San Francisco Mayor London Breed said she was ready to vote for the Democratic presidential ticket.

"We need to make sure Biden and Harris are elected so that we can save democracy," she said.

Project 2025

Several speakers referenced the right-wing's "Project 2025," a massive transition plan led by the conservative Heritage Foundation and numerous other groups that critics say would strip rights from people. The plan could also be put to use by conservative political leaders even if Trump falls short at the ballot box.

It promotes a conservative administration and impacts the rights of marginalized groups such as women, people of color, immigrants, and the LGBTQ community.

For example, Project 2025 states, "The next conservative President must make the institutions of American civil society hard targets for woke culture warriors. This starts with deleting the terms sexual orientation and gender identity ('SOGI'), diversity, equity, and inclusion ('DEI'), gender, gender equality, gender equity, gender awareness, gender-sensitive, abortion, reproductive health, reproductive rights, and any other term used to deprive Americans of their First Amendment rights out of every federal rule, agency regulation, contract, grant, regulation, and piece of legislation that exists."

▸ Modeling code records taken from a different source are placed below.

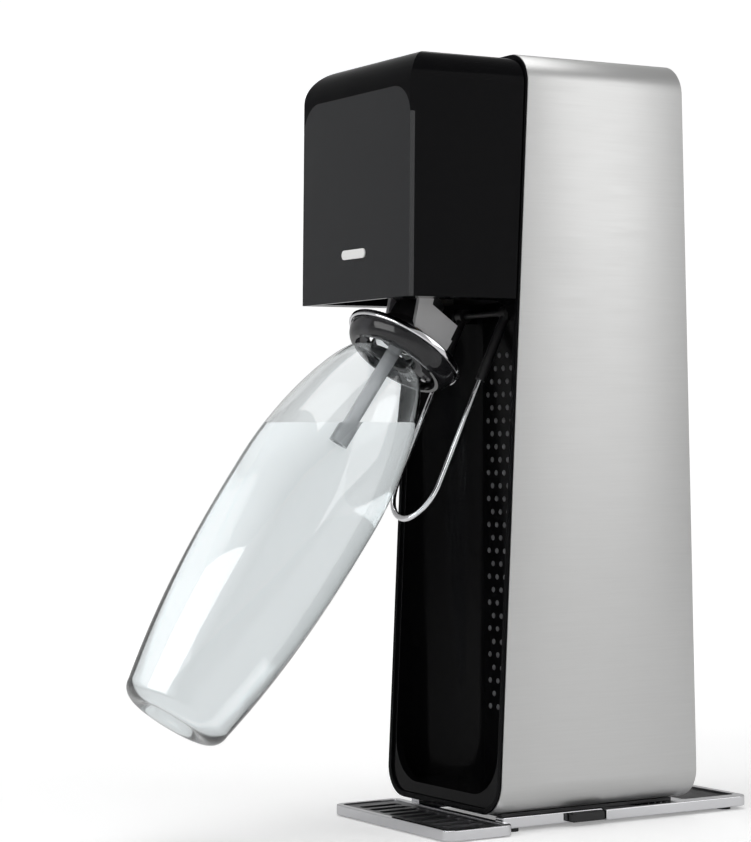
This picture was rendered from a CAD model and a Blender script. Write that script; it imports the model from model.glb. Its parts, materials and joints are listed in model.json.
"""Looks of a slim soda carbonator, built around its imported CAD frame."""

import json
import math

import bmesh
import bpy
from bpy.props import FloatProperty, FloatVectorProperty, PointerProperty
from mathutils import Matrix, Vector


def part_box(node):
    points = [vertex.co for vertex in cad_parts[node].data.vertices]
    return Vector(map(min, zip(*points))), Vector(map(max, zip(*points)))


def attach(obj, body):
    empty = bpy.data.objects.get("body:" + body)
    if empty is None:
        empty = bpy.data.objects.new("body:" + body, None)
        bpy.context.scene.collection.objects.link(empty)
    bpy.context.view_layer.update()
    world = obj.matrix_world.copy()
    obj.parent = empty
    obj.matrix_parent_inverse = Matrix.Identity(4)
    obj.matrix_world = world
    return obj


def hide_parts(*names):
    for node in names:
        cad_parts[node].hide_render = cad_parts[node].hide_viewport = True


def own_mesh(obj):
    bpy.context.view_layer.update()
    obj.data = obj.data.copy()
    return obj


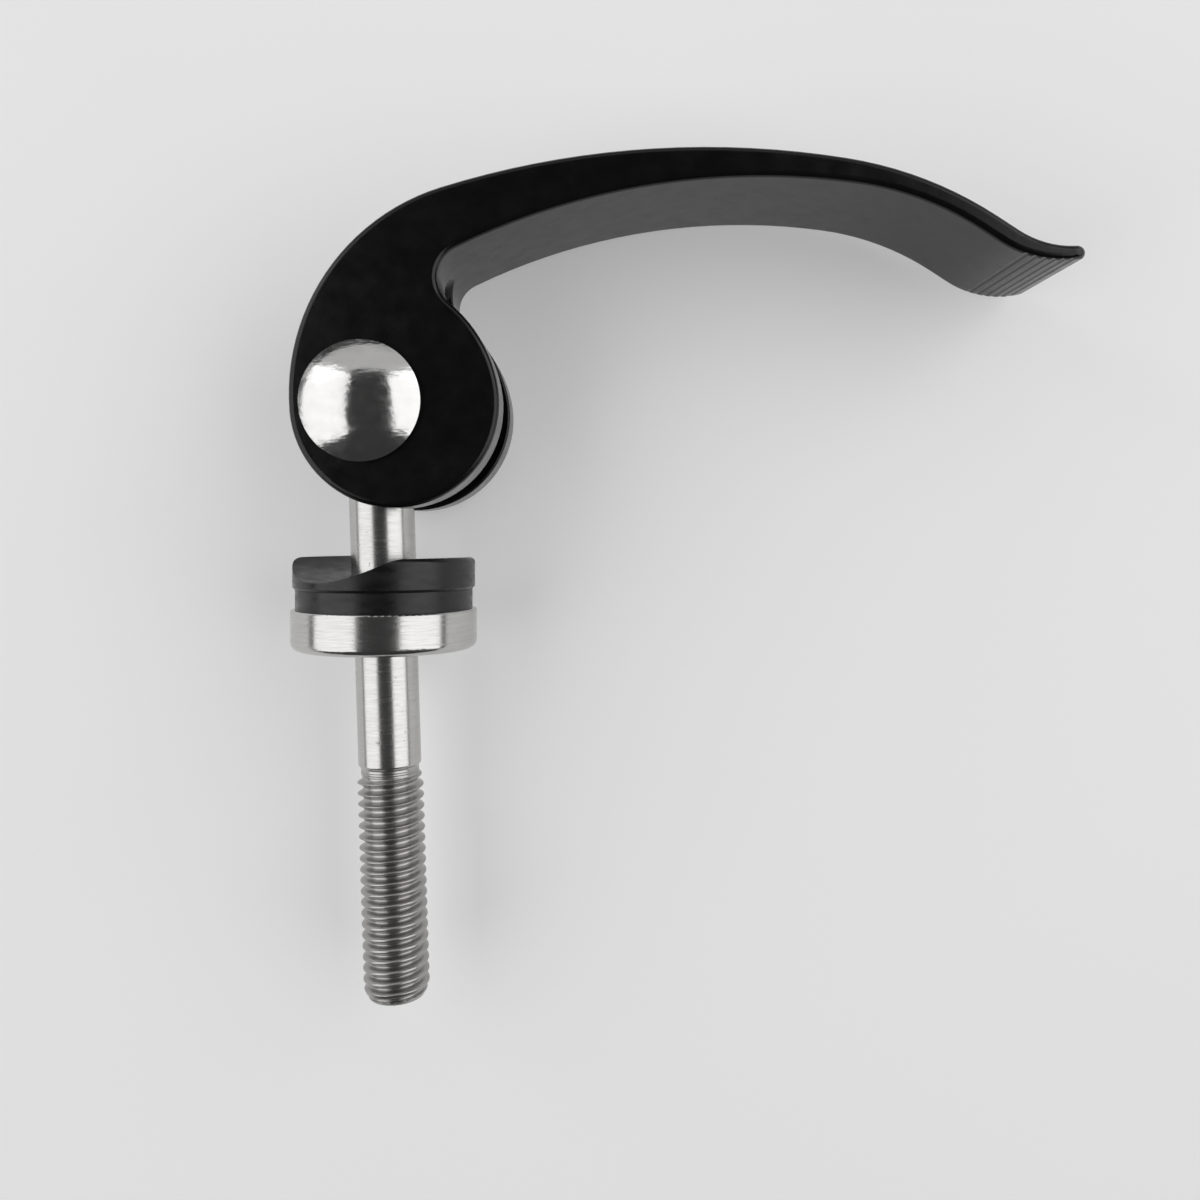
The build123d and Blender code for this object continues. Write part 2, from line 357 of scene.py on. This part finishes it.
def stud_radius(height, turn):
    """Radius of the stud at a height and a share of a turn."""
    if height > SHOULDER_HEIGHT:
        return SPIGOT_RADIUS
    if height > STEP_HEIGHT:
        return SHANK_RADIUS
    blank = BLANK_RADIUS + (RUNOUT_RADIUS - BLANK_RADIUS) * blend_over(-height, *NECK_FADE)
    begun = blend_over(-height, *THREAD_FADE)
    rings = MARKS_HEIGHT * sin(2 * pi * height / MARKS_SPACING)
    die_marks = rings * blend_over(-height, *MARKS_FADE) * (1 - begun)
    radius = blank + (thread_radius(height, turn) - blank) * begun + die_marks
    worn = (CHAMFER_START - height) / (CHAMFER_START - THREAD_END)
    if worn > 0:
        radius = min(radius, CREST_RADIUS - CHAMFER_DEPTH * worn ** CHAMFER_CURVE)
    return radius


def ring_of_points(height, radius_at):
    """Points around the Y axis, with the radius that radius_at gives at each share of a turn."""
    points = []
    for k in range(ROUND_STEPS):
        turn = k / ROUND_STEPS
        radius = radius_at(turn)
        points.append((radius * sin(2 * pi * turn), height, radius * cos(2 * pi * turn)))
    return points


def make_stud(material):
    fine_length = FINE_ROWS_TOP - THREAD_END
    fine_rows = int(fine_length * ROWS_PER_PITCH)
    heights = [THREAD_END + fine_length * k / fine_rows for k in range(fine_rows + 1)]
    heights.extend(PLAIN_ROWS)
    rows = [ring_of_points(height, lambda turn: stud_radius(height, turn)) for height in heights]
    rows.append(ring_of_points(SPIGOT_END, lambda turn: SPIGOT_RADIUS - SPIGOT_EDGE))
    return lathe_mesh("stud_threaded", rows, material)


stud = make_stud(stud_steel())
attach(stud, "stud_and_pin")
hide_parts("stud")


# ---- finishes on the solids that stay ----

def finish_node(node, material):
    mesh = frame["nodes"][node].data
    mesh.materials.clear()
    mesh.materials.append(material)


finish_node("lever", black_casting())
finish_node("cam_pin", polished_steel())
finish_node("saddle_washer", black_plastic())
finish_node("steel_washer", brushed_washer())


# ---- floor ----

FLOOR_Z = -8.45           # just under the lever
FLOOR_HALF = 1200.0
FLOOR_WHITENESS = 0.25    # share of plain white that the camera and reflections see in it


def pale_floor():
    made = Finish("pale_floor", Roughness=0.9, Specular_IOR_Level=0.1)
    clouds = made.noise(made.point, scale=0.02)
    made.wire("Base Color", made.mixed(clouds, grey(0.94), grey(0.97)))
    nodes, links = made.tree.nodes, made.tree.links
    paths = nodes.new("ShaderNodeLightPath")
    seen = made.maths("MAXIMUM", paths.outputs["Is Camera Ray"], paths.outputs["Is Glossy Ray"])
    seen = made.maths("MAXIMUM", seen, paths.outputs["Is Transmission Ray"])
    white = nodes.new("ShaderNodeEmission")
    blend = nodes.new("ShaderNodeMixShader")
    links.new(made.times(seen, FLOOR_WHITENESS), blend.inputs["Fac"])
    links.new(made.shader.outputs["BSDF"], blend.inputs[1])
    links.new(white.outputs["Emission"], blend.inputs[2])
    links.new(blend.outputs["Shader"], nodes["Material Output"].inputs["Surface"])
    return made.material


def make_floor():
    signs = ((-1, -1), (1, -1), (1, 1), (-1, 1))
    corners = [(x * FLOOR_HALF * MM, y * FLOOR_HALF * MM, FLOOR_Z * MM) for x, y in signs]
    mesh = bpy.data.meshes.new("floor")
    mesh.from_pydata(corners, [], [(0, 1, 2, 3)])
    mesh.materials.append(pale_floor())
    floor = bpy.data.objects.new("floor", mesh)
    bpy.context.scene.collection.objects.link(floor)


make_floor()


# ---- lights: metres and degrees ----

AIM = Vector((0.024, 0.020, 0.0))
LAMP_DISTANCE = 0.45
WORLD_STRENGTH = 0.05


def softbox(name, heading, inner, outer, spread, radiance):
    """A rectangular soft light seen between two tilts from straight up, and spread to each side."""
    tilt, half = radians((inner + outer) / 2), radians((outer - inner) / 2)
    light = bpy.data.lights.new(name, "AREA")
    light.shape = "RECTANGLE"
    light.size = 2 * LAMP_DISTANCE * tan(radians(spread))
    light.size_y = 2 * LAMP_DISTANCE * tan(half)
    light.energy = radiance * pi * light.size * light.size_y
    lamp = bpy.data.objects.new(name, light)
    around = radians(heading)
    way = Vector((sin(tilt) * cos(around), sin(tilt) * sin(around), cos(tilt)))
    lamp.location = AIM + way * LAMP_DISTANCE
    lamp.rotation_euler = way.to_track_quat("Z", "Y").to_euler()
    lamp.visible_camera = False
    bpy.context.scene.collection.objects.link(lamp)


softbox("softbox_left", heading=175, inner=26, outer=82, spread=35, radiance=1.50)
softbox("softbox_right", heading=5, inner=26, outer=82, spread=35, radiance=1.56)
softbox("panel_behind", heading=90, inner=40, outer=74, spread=56, radiance=0.58)

world = bpy.data.worlds.new("studio")
world.use_nodes = True
background = world.node_tree.nodes["Background"]
background.inputs["Color"].default_value = (1, 1, 1, 1)
background.inputs["Strength"].default_value = WORLD_STRENGTH
bpy.context.scene.world = world


# ---- camera: metres and degrees ----

CAMERA_PLACE = (0.0205, 0.02118, 0.096)
CAMERA_ROLL = -1.8
LENS, SENSOR = 31.2, 36
SHIFT_X, SHIFT_Y = -0.0042, -0.0567
CLIP_START = 0.005

camera_data = bpy.data.cameras.new("camera")
camera_data.sensor_width = SENSOR
camera_data.lens = LENS
camera_data.clip_start = CLIP_START
camera_data.shift_x = SHIFT_X
camera_data.shift_y = SHIFT_Y
camera = bpy.data.objects.new("camera", camera_data)
camera.location = CAMERA_PLACE
camera.rotation_euler = (0, 0, radians(CAMERA_ROLL))
bpy.context.scene.collection.objects.link(camera)
bpy.context.scene.camera = camera
bpy.context.scene.view_settings.view_transform = "Standard"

Gay state Senator Scott Wiener (D-San Francisco) said that while Pride weekend was a "joyous" time, "let's remember the work ahead ... and this Project 2025 BS."

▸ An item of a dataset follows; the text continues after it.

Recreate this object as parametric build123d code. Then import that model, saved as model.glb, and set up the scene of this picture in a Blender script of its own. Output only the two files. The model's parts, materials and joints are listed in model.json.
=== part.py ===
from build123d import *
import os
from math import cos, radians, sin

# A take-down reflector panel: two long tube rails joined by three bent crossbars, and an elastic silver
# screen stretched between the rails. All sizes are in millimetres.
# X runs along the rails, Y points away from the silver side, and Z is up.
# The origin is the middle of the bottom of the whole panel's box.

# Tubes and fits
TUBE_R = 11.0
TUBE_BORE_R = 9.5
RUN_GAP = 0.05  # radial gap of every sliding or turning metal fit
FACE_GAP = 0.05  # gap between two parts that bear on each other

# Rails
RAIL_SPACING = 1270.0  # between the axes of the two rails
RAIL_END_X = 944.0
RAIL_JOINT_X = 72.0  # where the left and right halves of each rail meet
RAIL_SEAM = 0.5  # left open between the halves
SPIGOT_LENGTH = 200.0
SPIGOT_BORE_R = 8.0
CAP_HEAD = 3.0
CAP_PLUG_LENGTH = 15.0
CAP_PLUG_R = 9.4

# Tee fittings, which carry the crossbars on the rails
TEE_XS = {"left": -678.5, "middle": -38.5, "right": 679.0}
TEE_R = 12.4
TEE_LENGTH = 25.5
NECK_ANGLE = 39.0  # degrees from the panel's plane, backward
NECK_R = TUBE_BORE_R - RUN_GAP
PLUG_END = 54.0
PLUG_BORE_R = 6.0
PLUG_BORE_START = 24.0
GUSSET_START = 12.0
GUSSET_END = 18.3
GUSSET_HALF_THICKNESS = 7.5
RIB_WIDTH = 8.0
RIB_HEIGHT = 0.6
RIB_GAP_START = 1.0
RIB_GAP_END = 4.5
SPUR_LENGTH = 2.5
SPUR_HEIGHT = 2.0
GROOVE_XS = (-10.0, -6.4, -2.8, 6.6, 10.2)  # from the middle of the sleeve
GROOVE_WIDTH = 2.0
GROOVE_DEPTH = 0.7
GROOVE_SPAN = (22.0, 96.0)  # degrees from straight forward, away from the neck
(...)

"They've actually done us a favor by telling us what they're going to do," he said, adding that anti-LGBTQ actions and laws in other states "are just a dry run" for the policies included in Project 2025.

Emhoff also mentioned the document, calling it "a blueprint for fascism and authoritarianism."

Repeal Prop 8 language

Kelley Robinson, a queer Black woman who's president of the national Human Rights Campaign, gave a spirited speech in which she mentioned the importance of California residents voting to repeal the "zombie" Proposition 8 language that is embedded in the state's constitution despite the 2008 initiative later being overturned by federal courts. That led to the resumption of same-sex marriage in the Golden State in 2013.

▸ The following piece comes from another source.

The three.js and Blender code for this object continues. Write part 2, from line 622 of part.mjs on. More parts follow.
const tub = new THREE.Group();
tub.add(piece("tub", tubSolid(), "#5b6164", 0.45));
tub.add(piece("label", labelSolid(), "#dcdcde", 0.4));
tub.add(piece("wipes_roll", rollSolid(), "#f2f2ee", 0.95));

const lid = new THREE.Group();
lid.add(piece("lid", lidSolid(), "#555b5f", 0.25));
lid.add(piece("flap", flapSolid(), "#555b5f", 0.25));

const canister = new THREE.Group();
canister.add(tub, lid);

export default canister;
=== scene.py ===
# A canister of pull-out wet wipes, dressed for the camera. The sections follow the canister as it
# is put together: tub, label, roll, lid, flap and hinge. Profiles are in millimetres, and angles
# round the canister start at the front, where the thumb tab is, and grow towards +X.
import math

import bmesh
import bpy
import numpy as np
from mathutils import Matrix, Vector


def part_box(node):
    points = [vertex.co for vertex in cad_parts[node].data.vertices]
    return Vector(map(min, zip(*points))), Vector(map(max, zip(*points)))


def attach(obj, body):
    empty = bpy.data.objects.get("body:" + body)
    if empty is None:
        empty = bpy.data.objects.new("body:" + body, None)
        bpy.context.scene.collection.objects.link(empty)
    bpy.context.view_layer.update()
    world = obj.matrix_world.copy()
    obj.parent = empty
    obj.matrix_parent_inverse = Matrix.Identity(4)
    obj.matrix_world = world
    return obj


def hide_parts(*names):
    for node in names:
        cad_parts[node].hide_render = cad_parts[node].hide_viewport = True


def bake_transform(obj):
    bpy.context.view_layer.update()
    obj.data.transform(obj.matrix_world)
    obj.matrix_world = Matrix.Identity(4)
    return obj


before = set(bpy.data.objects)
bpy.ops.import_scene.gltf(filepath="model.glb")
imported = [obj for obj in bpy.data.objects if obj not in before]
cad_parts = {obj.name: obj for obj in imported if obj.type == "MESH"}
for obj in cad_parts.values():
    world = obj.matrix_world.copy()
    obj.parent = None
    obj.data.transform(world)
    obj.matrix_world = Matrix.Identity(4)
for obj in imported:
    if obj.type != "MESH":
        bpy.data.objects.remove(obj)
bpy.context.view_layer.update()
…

Along with statewide LGBTQ+ rights group Equality California, HRC is one of the organizations leading the campaign to vote for the Freedom to Marry initiative that will appear on the November 5 ballot. Gay Assemblymember Evan Low (D-Cupertino) and Wiener co-authored Assembly Constitutional Amendment 5 last year; the Legislature passed it and it now moves on to voters, who have the final word.

Robinson referenced the 2004 "Winter of Love" in San Francisco when then-mayor Gavin Newsom ordered city officials to issue marriage licenses to same-sex couples. Newsom, now California's governor, was in San Francisco in early June to launch the Northern California campaign to repeal the outdated and homophobic Prop 8 language that defines marriage as between a man and a woman.

"I'm ready to repeal Prop 8 once and for all," Robinson said.